Todos admiraban las novedosas fotos de exteriores tomadas por el licenciado. ¡Qué bonita se veía la veleta del gallito que dominaba la punta del torreón de la casa Guzmán! ¡Qué bien se veían los azulejos de la cúpula de La Compañía! ¡Qué preciosas las copas de los árboles y la fuente!¡ ¡Que interesante toma de la escalera y del gallinero! De repente el doctor se puso serio y se acercó una foto a los ojos para mirarla con mayor detenimiento: la foto, tomada desde la azotea del licenciado, mostraba la unión del camino entre el patio y el huerto, y en el camino  transitaba una diminuta figura humana cargando la máquina de escribir rumbo a la bodega. Indudablemente era Roberto. La foto había sido tomada tres meses atrás. La Kodak Browni lo había delatado de la manera más artera e inesperada. En el año de 1901 fue víctima del traidor ojo de una cámara portátil, el ojo que todo lo ve. Al mundo había llegado el principio del fin de la dorada privacidad.

 

 

 

Nota: Roberto Guzmán se recibió de Licenciado en Derecho. Fue secretario particular de Don Adolfo de la Huerta de 1923 a 1933, y fue Don Adolfo quien le dictó  sus memorias. En esos años recorrió México de arriba a abajo. Se asiló con Don Adolfo en Los Ángeles cuando  éste tuvo que huir del dominio político de Calles y Obregón, que pretendían asesinarlo. Don Adolfo no fue ni pillo ni ladrón, así que huyó sin un centavo y sobrevivió dando clases de canto, ya que era excelente tenor.

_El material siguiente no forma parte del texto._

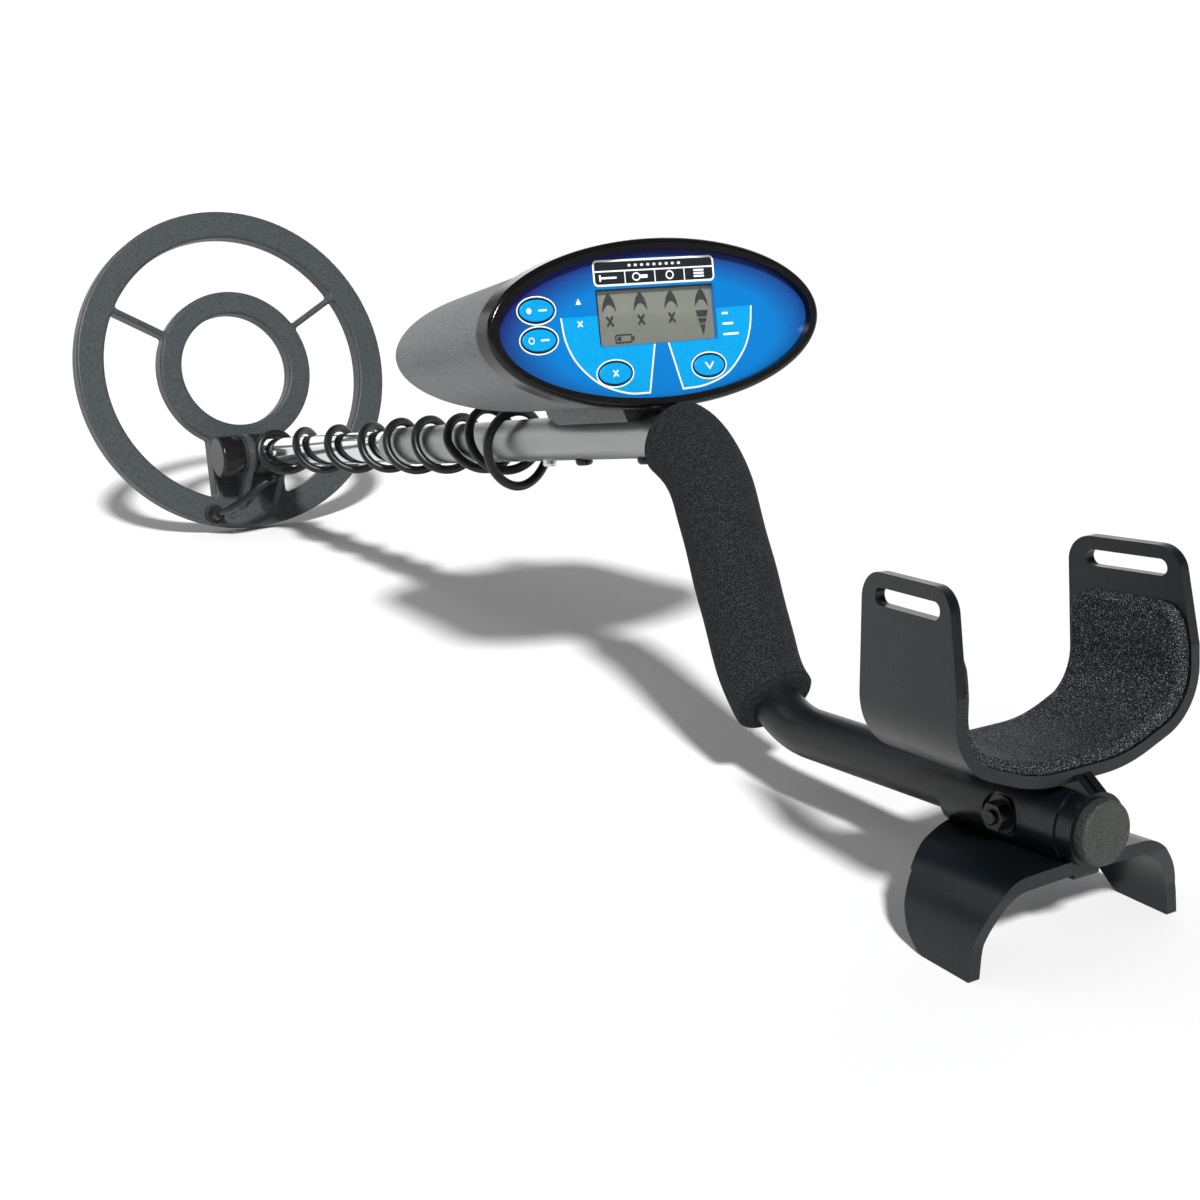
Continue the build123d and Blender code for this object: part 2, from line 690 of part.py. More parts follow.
# ---------------------------------------------------------------- saddle between tube and housing
with BuildPart() as saddle:
    with BuildSketch(beside(STEM)):
        with BuildLine():
            Polyline((384, 14), (386, 10), (394, 6.6), (450.4, 6.2), (445.5, 14), close=True)
        make_face()
    extrude(amount=13.2, both=True)
    add(body_form(0.02, 0.0, BEZEL_S, 9.0), mode=Mode.SUBTRACT)
    with BuildSketch(across(STEM, 370)):
        Circle(UPPER_R + 0.02)
    extrude(amount=90, mode=Mode.SUBTRACT)
    with BuildSketch(above(STEM, 0)):
        with Locations((SCREW_S[0], 0), (SCREW_S[1], 0)):
            Circle(2.1)
    extrude(amount=20, mode=Mode.SUBTRACT)
save(saddle, "saddle")

for label, station in (("mount_screw_front", SCREW_S[0]), ("mount_screw_rear", SCREW_S[1])):
    with BuildPart() as screw:
        with BuildSketch(above(STEM, -UPPER_R + 0.25, station)):
            Circle(3.9)
        extrude(amount=-2.7)
        fillet(screw.faces().sort_by(Axis(PIVOT, STEM.z_dir))[0].edges(), 1.9)
        with BuildSketch(across(STEM, station - 6)):
            Circle(UPPER_R)
        extrude(amount=12, mode=Mode.SUBTRACT)
        with BuildSketch(above(STEM, -UPPER_R - 1.0, station)):
            Circle(2.0)
        extrude(amount=UPPER_R + 1.0 + 20.5)
        with BuildSketch(above(STEM, -UPPER_R - 2.45, station)):
            Rectangle(4.4, 0.9)
            Rectangle(0.9, 4.4)
        extrude(amount=1.2, mode=Mode.SUBTRACT)
    save(screw, label)

# ---------------------------------------------------------------- arm rest with stand
with BuildPart() as arm_rest:
    with BuildSketch(across(REAR, REST_START)):
        Circle(SLEEVE_R)
    extrude(amount=REST_END - REST_START)
    with BuildSketch(across(REAR, REST_END)):
        Circle(SLEEVE_R - 0.6)
    extrude(amount=SLEEVE_END - REST_END)
    with BuildSketch(beside(REAR, 3.7)):
        Polygon((REST_START, 8), (SLEEVE_END, 8), (SLEEVE_END, 12), (REST_END, 17), (WING_START, 17),
                align=None)
    extrude(amount=3.1)
    mirror(about=Plane.XZ)
    for station in (WING_START, REST_END):
        with BuildSketch(across(REAR, station)):
            with BuildLine():
                FilletPolyline(*flared(CRADLE, station), radius=CRADLE_RADII)
                offset(amount=CRADLE_T, side=Side.LEFT)
            make_face()
    loft()
    with BuildSketch(beside(REAR)):
        Polygon((REST_END, 50), (REST_END + 4, 50), (REST_END + 4, 90), (REST_END - 6.6, 90), align=None)
    extrude(amount=70, both=True, mode=Mode.SUBTRACT)
    corners = arm_rest.edges().filter_by(
        lambda edge: abs(edge.length - CRADLE_T) < 0.4 and REAR.to_local_coords(edge.center()).Z > 80
    )
    fillet(corners, 9.0)
    with BuildSketch(beside(REAR)):
        with Locations(((REST_START + REST_END) / 2 + 0.5, 74.5)):
            SlotOverall(32, 5.6)
    extrude(amount=70, both=True, mode=Mode.SUBTRACT)
    with BuildPart() as legs:
        with BuildSketch(across(REAR, REST_START)):
            for flip in (1, -1):
                with BuildLine():
                    FilletPolyline((6 * flip, -12.2), (32 * flip, -12.8), (43.3 * flip, -26.5),
                                   (45.8 * flip, -52), radius=(14.0, 26.0))
                    offset(amount=2.3)
                make_face()
            with Locations((0, -10)):
                Rectangle(11, 12.4)
        extrude(amount=SLEEVE_END - 4 - REST_START)
        with BuildSketch(beside(REAR)):
            with BuildLine():
                Polyline((REST_START, 0), (160.5, 0), (160.5, -15), (157, -30), (156.4, -60), (140, -60),
                         (140, -41), (133.5, -38), (128.6, -33), (125, -26), (121.6, -16.5),
                         (REST_START, -16.5), close=True)
            make_face()
            fillet([vertex for vertex in vertices() if -50 < vertex.Y < -14 and vertex.X > 122], 6.0)
        extrude(amount=60, both=True, mode=Mode.INTERSECT)
        with BuildSketch(above(REAR, -60)):
            with BuildLine():
                Spline((REST_START, 9), (112.7, 22), (119.3, 34.5), (121.6, 39.5))
                Polyline((121.6, 39.5), (121.6, 60), (170, 60), (170, 0), (REST_START, 0), (REST_START, 9))
            make_face()
            mirror(about=Plane.XZ)
        extrude(amount=60, mode=Mode.INTERSECT)
        split(bisect_by=Plane.XY, keep=Keep.TOP)
    with BuildSketch(across(REAR, REST_START - 1)):
        Circle(REAR_R + 0.04)
    extrude(amount=SLEEVE_END - REST_START + 4, mode=Mode.SUBTRACT)
    with BuildSketch(beside(REAR)):
        with Locations((STAND_BOLT_S, 0)):
            Circle(2.55)
    extrude(amount=20, both=True, mode=Mode.SUBTRACT)
    for seat in (-RECESS_Y - 6, RECESS_Y):
        with BuildSketch(beside(REAR, seat + 6)):
            with Locations((STAND_BOLT_S, 0)):
                Circle(7.6)
        extrude(amount=6, mode=Mode.SUBTRACT)
save(arm_rest, "arm_rest")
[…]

Mi tío trabajó en Hollywood en el cine mudo, apareciendo en papeles de árabe o extranjero exótico debido a sus enormes ojos negros. Si mal no recuerdo fue juez durante muchos años. Yo lo conocí ya viejo y retirado, pero pendiente de las novedades del mundo guiado por su insaciable curiosidad. Le gustaba la fotografía,  velear en el mar de Acapulco y en  el lago de Valsequillo, dibujar, oír música y disfrutar de las puestas de sol mientras tomaba cubas hechas con limón y ron Batey. Igual que su padre y casi todos sus hermanos, a excepción  de mi abuelo que era agnóstico,  creía en la reencarnación y participaba en sesiones espiritistas. Todo un personaje fiel a su esencia hasta el final. Ignoro que castigo recibió por haber destrozado la máquina de escribir.